No law to stop corruption by politician aides

Asian Age 2-4-2001

There is no law in the country at present to bring to book the assistants to politicians who wield enormous power in government and amass a lost of wealth by corrupt means, Supreme Court judge, Justice K.T. Thomas said on Sunday. 

“The legislature should think of 4enacting a law to bring these corrupt people to book,” the judge said, while delivering the second D.P. Kohli Memorial Lecture to mark the foundation day of the Central Bureau Investigation. 

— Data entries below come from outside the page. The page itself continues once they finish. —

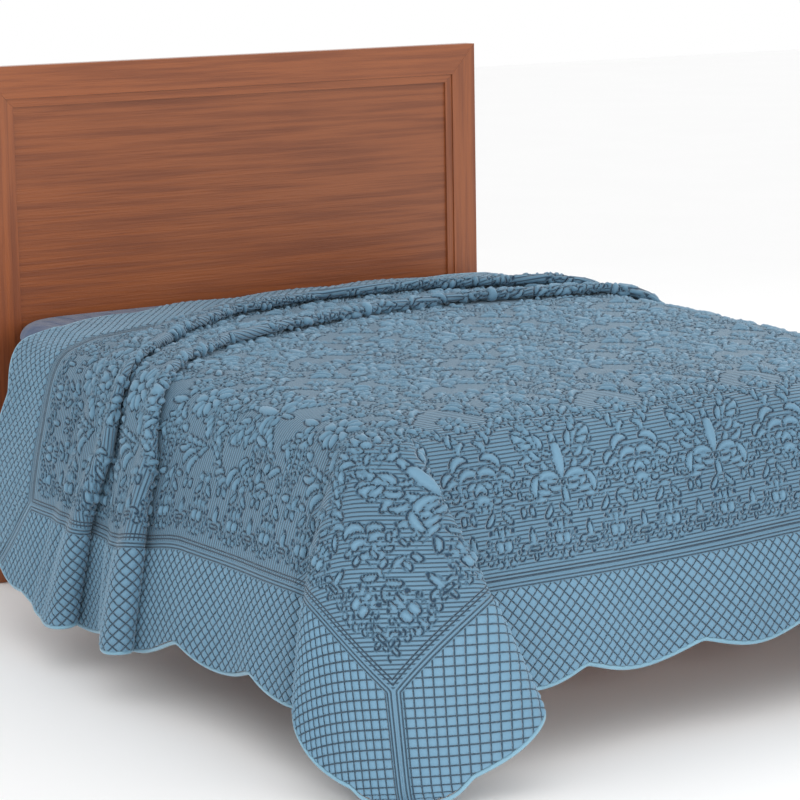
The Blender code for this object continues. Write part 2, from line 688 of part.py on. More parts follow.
def main():
    for old in list(bpy.data.objects):
        bpy.data.objects.remove(old, do_unlink=True)
    cloth = material("quilted cotton", CLOTH_COLOUR, 0.75)
    edging = material("bias binding", BINDING_COLOUR, 0.7)
    ticking = material("mattress cover", MATTRESS_COLOUR, 0.9)
    wood = material("cherry wood", WOOD_COLOUR, 0.35)
    centre_panel(cloth)
    border_strips(cloth)
    binding(edging)
    mattress(ticking)
    bed_base(wood)
    headboard(wood)
    centre_on_footprint()


main()
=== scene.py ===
"""Quilted bedspread over a plain queen bed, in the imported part's frame.

The cloth is worked out flat, u across it and v from its foot hem to its head edge, then folded and draped
by the same functions as the part. The quilting is laid on it as relief along the cloth's own face.
"""

import math

import bpy
import numpy as np
from mathutils import Matrix, Vector


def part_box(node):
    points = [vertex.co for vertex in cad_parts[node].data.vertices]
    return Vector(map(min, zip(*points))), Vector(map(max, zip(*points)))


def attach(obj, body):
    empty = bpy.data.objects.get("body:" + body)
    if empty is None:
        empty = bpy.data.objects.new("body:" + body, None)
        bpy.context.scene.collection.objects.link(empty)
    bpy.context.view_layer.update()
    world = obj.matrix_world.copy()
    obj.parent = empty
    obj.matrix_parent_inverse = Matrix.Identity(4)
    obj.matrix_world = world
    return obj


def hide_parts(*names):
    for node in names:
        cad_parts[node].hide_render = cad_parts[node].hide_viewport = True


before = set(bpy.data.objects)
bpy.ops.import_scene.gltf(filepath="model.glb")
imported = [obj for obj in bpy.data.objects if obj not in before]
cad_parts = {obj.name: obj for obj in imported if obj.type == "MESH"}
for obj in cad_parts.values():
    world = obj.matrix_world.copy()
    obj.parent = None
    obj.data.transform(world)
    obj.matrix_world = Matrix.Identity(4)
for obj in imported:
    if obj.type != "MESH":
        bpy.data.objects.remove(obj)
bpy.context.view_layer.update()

LOW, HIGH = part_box("mattress")
SHIFT = np.array([(LOW[0] + HIGH[0]) / 2, (LOW[1] + HIGH[1]) / 2, 0.0])

# Cloth
QUILT_THICKNESS = 0.005
BINDING_THICKNESS = 0.007
BINDING_WIDTH = 0.009
BINDING_GAP = 0.0009
TOP_HEIGHT = 0.723
TOP_HALF_WIDTH = 0.74
TOP_FOOT_Y = -0.90
FIELD_DROP = 0.444
BORDER_WIDTH = 0.251
HEAD_EDGE_V = 1.235
CORNER_ROUNDING = 0.25
SCALLOP_DEPTH = 0.032
FOOT_NARROWING = 0.020
FIELD_HALF_WIDTH = TOP_HALF_WIDTH + FIELD_DROP
FOOT_SEAM_V = TOP_FOOT_Y - FIELD_DROP
HEAD_SEAM_V = HEAD_EDGE_V - BORDER_WIDTH
CORNER_CUT = CORNER_ROUNDING * (1 - math.sqrt(0.5))
CORNER_BORDER = BORDER_WIDTH - CORNER_CUT
CORNER_ARC = CORNER_ROUNDING * math.pi / 4

# Side profile: distance down the cloth from the flat top, and its slope there in degrees
PROFILE = (
    # distance, slope
    (0.00, 0.0),
    (0.05, 2.0),
    (0.10, 26.0),
    (0.15, 56.0),
    (0.19, 66.0),
    (0.30, 70.0),
    (0.42, 75.0),
    (0.52, 84.0),
    (0.70, 86.0),
    (1.10, 86.0),
)

# Plan of the big fold at a foot corner, beside the top's corner, where the cloth hangs FOLD_REACH down
FOLD_REACH = 0.695
FOLD_PLAN = (
    # outwards over the side, outwards over the foot
    (0.270, 0.000),
    (0.264, 0.045),
    (0.287, 0.085),
    (0.322, 0.120),
    (0.333, 0.175),
    (0.288, 0.258),
    (0.202, 0.330),
    (0.095, 0.380),
    (-0.010, 0.402),
    (-0.078, 0.396),
    (-0.108, 0.365),
    (-0.088, 0.334),
    (-0.030, 0.326),
    (0.030, 0.330),
    (0.066, 0.316),
    (0.066, 0.288),
    (0.034, 0.272),
    (0.000, 0.270),
)
FOLD_START = 0.08
FOLD_LEAN = 0.112
FOLD_EASE = 0.08
FLOOR_CLEARANCE = 0.012
FLOOR_BEND = 0.030
FLOOR_SLIDE = 0.6

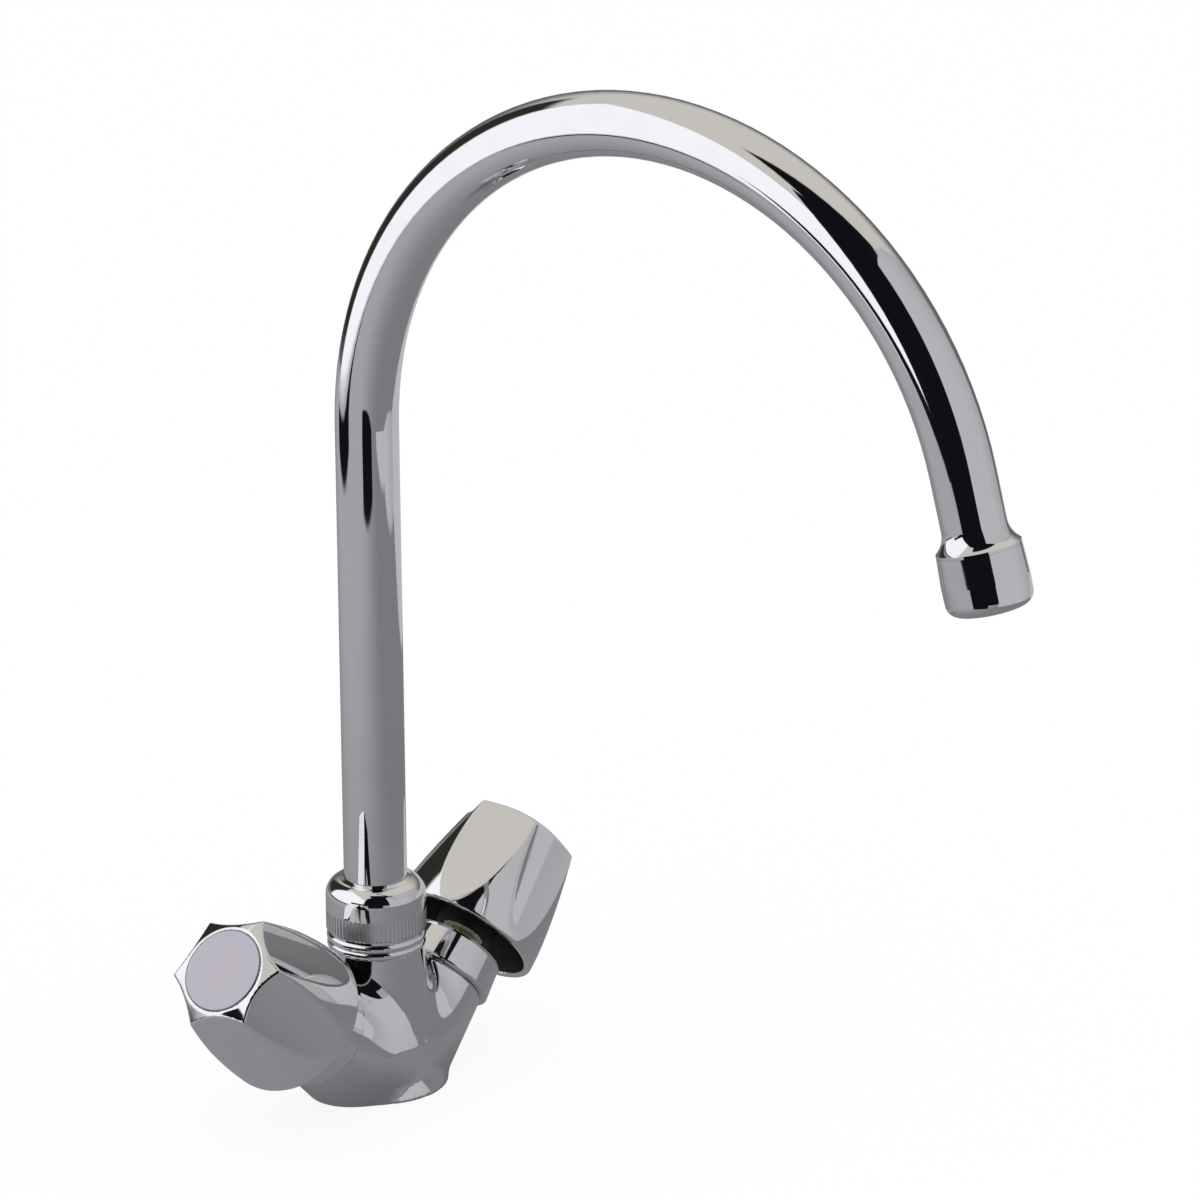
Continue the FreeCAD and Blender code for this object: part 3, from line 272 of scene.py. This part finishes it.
def brushed_face(name, side, ring_colour):
    """The brushed disc of one knob, with its ring."""
    material, shader, place = start_finish(name, Metallic=1.0)
    _, across, behind = arm_axes(side)
    u, v = place.along(across), place.along(behind)
    brushing = {0: u * STREAKS_ALONG, 1: v * STREAKS_ACROSS}
    streak = u.node("ShaderNodeCombineXYZ", {}, brushing).noise(1.0, 4.0)
    ring = (u * u + v * v).root().inside(RING_INSIDE, RING_OUTSIDE, RING_SOFT)
    brushed = mixed(streak, BRUSHED_DARK, BRUSHED_LIGHT)
    feed(shader, "Base Color", mixed(ring * RING_STRENGTH, brushed, ring_colour))
    feed(shader, "Roughness", 0.30 + streak * 0.15)
    feed_bump(shader, streak, 0.02 * MM)
    return material


hot_face = brushed_face("hot_index_face", HOT, FAINT_RED)
cold_face = brushed_face("cold_index_face", COLD, FAINT_BLUE)
print("finishes:", hot_face.name, cold_face.name)

# %% [markdown]
# ## The working parts
# Inside, the tap is machined brass, lapped ceramic, black rubber, white plastic and stainless
# steel.  They hardly show, but they are seen from below and when the tap is taken apart.  Turned
# metal keeps a fine grain from the tool, rubber a dusty grain, and plastic a soft mould finish.
# The valve's shell is duller brass, partly tarnish and partly painted shade for the gap where it
# shows under the knob, and the skirt of a knob is bare and nearly black inside, partly the bare
# casting and partly painted shade for its hollow.

# %% Brass, steel, ceramic, rubber and plastic
def metal(name, dark, light, rough):
    """Machined metal: two tones in fine grain, and a roughness that follows the grain."""
    material, shader, place = start_finish(name, Metallic=1.0)
    grain = place.noise(900.0, 4.0)
    stain = place.noise(90.0, 3.0).between(0.4, 0.7)
    feed(shader, "Base Color", mixed(grain * 0.5 + stain * 0.5, (*dark, 1), (*light, 1)))
    feed(shader, "Roughness", rough + grain * 0.2)
    feed_bump(shader, grain, 0.03 * MM)
    return material


def moulded(name, dark, light, rough, grain_scale, depth):
    """Rubber, plastic or ceramic: a fine grain, and a slightly uneven colour."""
    material, shader, place = start_finish(name)
    grain = place.noise(grain_scale, 3.0)
    uneven = place.noise(120.0, 2.0).between(0.35, 0.65)
    feed(shader, "Base Color", mixed(uneven, (*dark, 1), (*light, 1)))
    feed(shader, "Roughness", rough + grain * 0.15)
    feed_bump(shader, grain, depth * MM)
    return material


brass = metal("brass", (0.58, 0.43, 0.20), (0.76, 0.61, 0.33), 0.22)
# Darker brass for the valve's shell: partly tarnish, partly painted shade for the gap between the
# sleeve and the knob where it shows.
dull_brass_and_shade = metal("dull_brass_and_shade", (0.16, 0.12, 0.07), (0.27, 0.20, 0.11), 0.38)
steel = metal("steel", (0.50, 0.50, 0.51), (0.64, 0.64, 0.65), 0.22)
ceramic = moulded("ceramic", (0.86, 0.85, 0.80), (0.92, 0.91, 0.88), 0.12, 1500.0, 0.005)
rubber = moulded("rubber", (0.022, 0.022, 0.023), (0.040, 0.039, 0.038), 0.55, 2500.0, 0.03)
plastic = moulded("plastic", (0.80, 0.80, 0.77), (0.87, 0.87, 0.85), 0.35, 1800.0, 0.01)
# Nearly black: unplated casting inside a knob's skirt, darkened further as painted shade in that
# hollow.
bare_casting_and_shade = moulded(
    "bare_casting_and_shade", (0.012, 0.012, 0.013), (0.022, 0.022, 0.024), 0.45, 700.0, 0.05,
)
working_finishes = (brass, dull_brass_and_shade, steel, ceramic, rubber, plastic, bare_casting_and_shade)
print("finishes:", ", ".join(finish.name for finish in working_finishes))

# %% Give every CAD piece its finish
FINISHES = {
    "mixer_body": bright_chrome, "spout_tube": bright_chrome, "spout_nut": nut_chrome,
    "sleeve": bright_chrome, "outlet_collar": bright_chrome, "aerator_housing": bright_chrome,
    "hot_index_cap": hot_face, "cold_index_cap": cold_face,
    "headwork_body": dull_brass_and_shade, "spindle": brass, "spout_tail": brass,
    "fixed_disc": ceramic, "moving_disc": ceramic,
    "seal": rubber, "oring": rubber, "aerator_washer": rubber,
    "swivel_washer": plastic, "knob_insert": plastic, "aerator_insert": plastic,
    "spindle_clip": steel, "knob_screw": steel, "retaining_ring": steel, "screen": steel,
    "_knob": knob_chrome,
}


def finish_of(name):
    """The finish of the longest entry that the piece's name ends with."""
    fitting = [entry for entry in FINISHES if name.endswith(entry)]
    return FINISHES[max(fitting, key=len)]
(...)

Lamenting the delay in disposal of cases, he said the legislative mandate that no supervisor court can stay trial proceedings was not known to many courts and still stays were being granted on trial proceeding. 

Speaking about the confidence of people in CBI, Justice Thomas said the tentacles of corruption have spread far and wide among the administrators of the country and added there was no easy solution to it. Indirectly referring to Tehelka, he said : “Problems of corruption are more deep rooted than the remedy provided under the Prevention of Corruption Act.” 

Chief Vigilance Commissioner N. Vittal  described corruption to be more vicious than the dreaded AIDS and said: “ If corruption is brain behind it while the corruption by the politicians formed its heart.” 

He referred to judiciary as the Kidney which does not allow a person to die by separating out the poision from spreading into the blood circulation and said CVC was part of the kidney. 

Comparing corruption to AIDS, Mr. Vital said, while AITS was caused by uncontrolled sexual behavior, corruption was caused by “uncontrolled financial behavior among the people leading to financial rape and financial adultery.”